From George Cabot
Philadelphia Novr 16th 1792
I have thought it my duty to lay before the President of the United States the letter herewith enclosed,1 which was brought me by this day’s post together with several others of similar import from individual Gentlemen, all of them recommending Mr Joy as a Person eminently qualified to serve those the care of whose interests is the immediate object of the application.2
In addition to the reasons expressed by the Merchants of Massachusetts for a consular establishment in India, it is believed that a Gentleman of public character residing at Calcutta, if of competent abilities, might procure admission for our Ships into the ports of one Nation when excluded from those of others, an injury to which that commerce is too much exposed; for although the Vessels of all Nations are permitted to trade at the principal European Settlements in Bengal, yet this is a priviledge held by a very precarious tenure & requires to be secured by some permanent interest, if any such can be created in those Settlements, & by availing ourselves as much as possible of the competition which naturally exists among them.3
the testimony of the Gentlemen trading to India from Massachusetts is so respectable that I can add nothing to its weight, yet justice demands of me to confirm their sentiments in favor of Mr Joy & will induce me to give more ample evidence if required. with the highest degree of respect I have the honor to be Sir your most humble & obedient Servant
ALS, DNA: RG 59, Miscellaneous Letters.
1. Several Massachusetts merchants had signed the enclosed letter written from Boston to George Cabot on 1 Nov. 1792 recommending for appointment as the first U.S. consul in India Benjamin Joy (c.1757–1829), a Newburyport, Mass., merchant “who is shortly going to India,” and in whose abilities they had confidence. The letter was signed by Thomas Russell, Stephen Higginson, John C. Jones, John Codman, Patrick Jeffrey, Elias Hasket Derby, Joseph Barrell, David Sears, and Joseph Russell, Jr. Tobias Lear endorsed the letter: “Note. there are about 40 Vessels trading beyond the Cape of Good Hope from the State of Massachusetts” (DNA: RG 59, Miscellaneous Letters).

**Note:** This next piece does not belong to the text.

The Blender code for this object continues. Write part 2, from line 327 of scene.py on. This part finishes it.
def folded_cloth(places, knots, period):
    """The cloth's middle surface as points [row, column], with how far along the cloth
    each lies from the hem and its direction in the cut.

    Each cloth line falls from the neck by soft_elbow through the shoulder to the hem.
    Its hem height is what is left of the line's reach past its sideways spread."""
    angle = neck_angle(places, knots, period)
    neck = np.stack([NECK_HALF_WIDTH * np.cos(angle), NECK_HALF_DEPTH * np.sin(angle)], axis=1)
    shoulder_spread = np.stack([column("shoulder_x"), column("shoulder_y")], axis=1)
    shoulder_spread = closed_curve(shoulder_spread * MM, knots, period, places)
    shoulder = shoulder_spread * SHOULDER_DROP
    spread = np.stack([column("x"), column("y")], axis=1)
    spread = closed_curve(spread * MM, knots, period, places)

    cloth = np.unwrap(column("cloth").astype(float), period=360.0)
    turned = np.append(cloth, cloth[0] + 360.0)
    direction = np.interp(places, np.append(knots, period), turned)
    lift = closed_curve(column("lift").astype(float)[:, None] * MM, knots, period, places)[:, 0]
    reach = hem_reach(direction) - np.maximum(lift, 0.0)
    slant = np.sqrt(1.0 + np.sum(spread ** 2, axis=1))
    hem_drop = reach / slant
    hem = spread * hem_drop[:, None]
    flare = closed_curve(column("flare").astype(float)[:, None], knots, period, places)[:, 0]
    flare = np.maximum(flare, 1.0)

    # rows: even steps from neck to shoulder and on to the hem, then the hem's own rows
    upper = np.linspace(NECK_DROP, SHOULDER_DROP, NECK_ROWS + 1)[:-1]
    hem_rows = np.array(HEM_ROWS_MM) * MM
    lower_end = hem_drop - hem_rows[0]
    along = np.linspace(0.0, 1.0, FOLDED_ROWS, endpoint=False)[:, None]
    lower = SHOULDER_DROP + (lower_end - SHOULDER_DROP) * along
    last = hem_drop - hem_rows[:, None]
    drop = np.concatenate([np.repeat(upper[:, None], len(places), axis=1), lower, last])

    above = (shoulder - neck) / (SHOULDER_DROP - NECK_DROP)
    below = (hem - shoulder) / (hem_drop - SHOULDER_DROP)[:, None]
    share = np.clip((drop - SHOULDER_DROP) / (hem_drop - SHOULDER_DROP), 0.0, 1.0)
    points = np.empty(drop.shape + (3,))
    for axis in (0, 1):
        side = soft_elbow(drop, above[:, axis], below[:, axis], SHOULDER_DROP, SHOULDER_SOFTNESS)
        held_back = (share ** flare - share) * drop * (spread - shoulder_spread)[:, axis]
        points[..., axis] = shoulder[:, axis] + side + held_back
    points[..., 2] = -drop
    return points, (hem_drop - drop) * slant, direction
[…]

2. The other letters to Cabot recommending Joy’s appointment have not been identified. Benjamin Lincoln, however, had written to GW from Boston on 9 Nov. 1792: “You will soon be informed of the wish of a number of Merchants, here, trading to the East-Indies, other than to Canton, that a Consul might be appointed to remain in that country—If the measure shall meet your Excellencys approbation and you should cast your eyes this way for a person to fill the office, and if in that survey Mr Benjamin Joy, who has been, & is returning to the Indies should arrest your notice he will prove himself, I doubt, not a gentleman of information & probity and do honour to the confidence placed in him” (DLC:GW).

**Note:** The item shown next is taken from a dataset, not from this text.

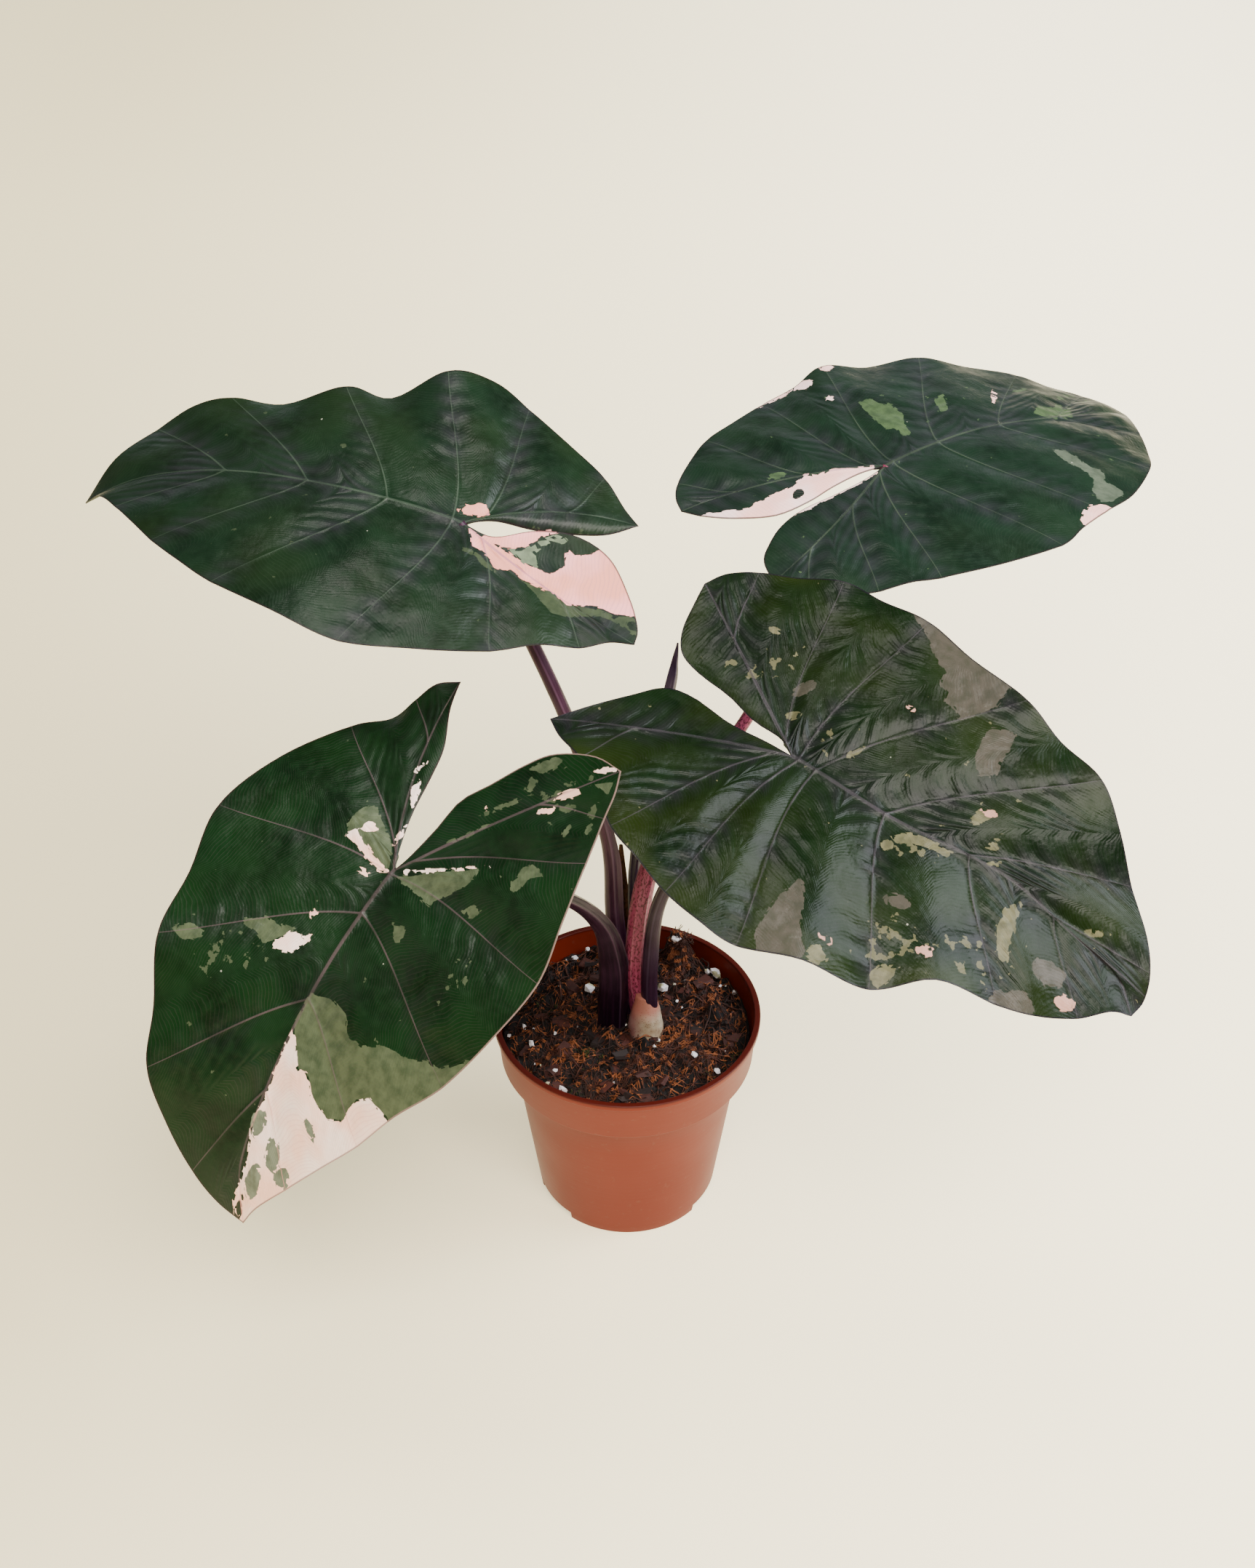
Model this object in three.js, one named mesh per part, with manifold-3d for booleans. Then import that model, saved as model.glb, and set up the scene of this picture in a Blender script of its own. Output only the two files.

3. On 17 Nov. 1792 Lear, at GW’s request, forwarded to Jefferson “letters relative to appointing a Counsul for the United States to reside in India; and to request, that, if the Secretary on considering the subject sees no objection to such appointment, he would prepare a message to the Senate therefor” (DNA: RG 59, Miscellaneous Letters). Jefferson’s letter to GW of 19 Nov. 1792 enclosed “the form of nomination,” which was dated 19 Nov. and nominated Joy as the U.S. consul “at Calcutta and other ports & places on the coast of India in Asia” (the letter and its enclosure are in DNA: RG 59, Miscellaneous Letters). GW sent Joy’s nomination to the U.S. Senate on 19 Nov. 1792. Joy wrote GW from Newburyport on 9 Dec. 1792 to express his “gratitude for the confidence you have been pleased to repose in me, and for the honor you have done me by appointing me to that office” (DNA: RG 59, Despatches from Consular Offices, Calcutta, India, 1792–1906). Joy arrived in Calcutta in April 1794 to find that British officials refused to recognize his consular authority, although they allowed him to reside there as a commercial agent. By late 1794 continuing health problems convinced Joy to return to the United States. He arrived in Massachusetts in late 1795 and resigned his consulship in January 1796 (see Joy to Edmund Randolph, 24 Nov. 1794, and to Timothy Pickering, 24 Jan. 1796, DNA: RG 59, Despatches from Consular Offices, Calcutta, India, 1792–1906).